It's really up to anglers to halt disease in Utah fish

Published: Thursday, March 1 2007 12:46 a.m. MST

As Roger Wilson said, we all knew whirling disease would eventually be found in Strawberry Reservoir. It's not there yet, but it's creeping closer.

Wilson, now sports-fishing coordinator for the Utah Division of Wildlife Resources, was for years the project leader at Strawberry. No one knows that lake better than Wilson.

He said he never expected the disease to come down the pipeline but felt certain some unthinking angler would carry the parasite to the reservoir on his or her boots or in a patch of mud picked up at a contaminated site on the undercarriage or tire of a vehicle.

The parasite has been found just eight miles downstream from a pipeline that carries water indirectly to Strawberry.

There are, at last count, 32 disease hot spots in Utah. They range from Otter Creek to Jordanelle to the Logan River.

Signs are posted at these sites asking anglers and visitors to be aware and be diligent.

What is so concerning here is the whirling disease parasite is durable. It can survive anywhere, for a long, long time and can be carried any number of ways — by humans, birds, animals or in the water itself.

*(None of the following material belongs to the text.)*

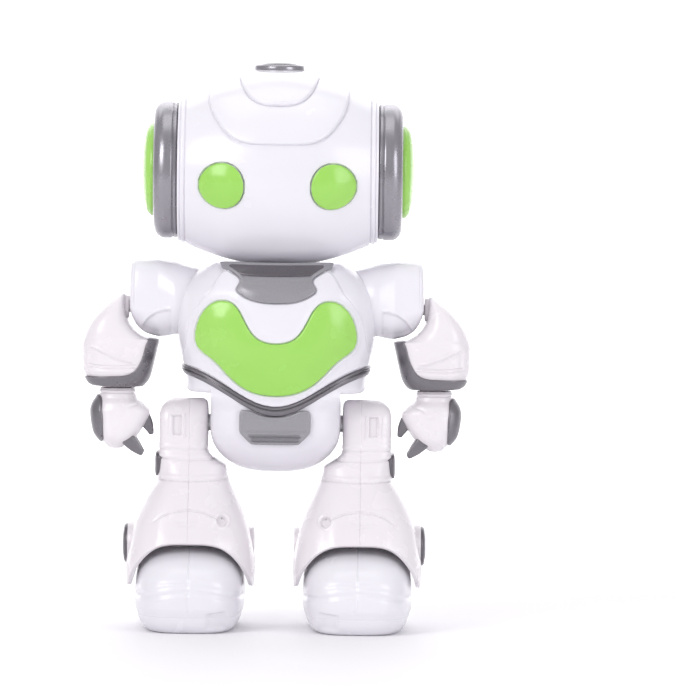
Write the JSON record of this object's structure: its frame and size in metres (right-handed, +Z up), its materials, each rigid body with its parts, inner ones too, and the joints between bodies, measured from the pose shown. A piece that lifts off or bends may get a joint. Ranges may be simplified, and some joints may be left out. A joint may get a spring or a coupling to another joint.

Which means a fisherman can pick up a glob of mud, with parasite attached, on his or her boots at Jordanelle and then drive to Strawberry, step to the shoreline and deposit the mud and parasite.

And no one, not even the fisherman, would know that this would be the start of something terrible.

What fishermen have to understand is that in the end, for every newly infected site, they are the eventual losers.

Bottom line is that whirling disease is directly responsible for fewer bites, thus fewer fish.

It doesn't take much for an individual to de-bug.

Simply clean up the equipment, thoroughly, and clean fish where they are caught. Oh, and don't transport live fish. First, it's illegal; and second, it's dumb.

What fishermen often don't realize is that the disease costs millions of dollars to clean up, especially when found in the state hatcheries.

To start with, hatchery raceways, once left in the open, must now be enclosed by pitched roofs and expensive siding to stop animals and birds, which can carry the parasites, from getting to the raceways.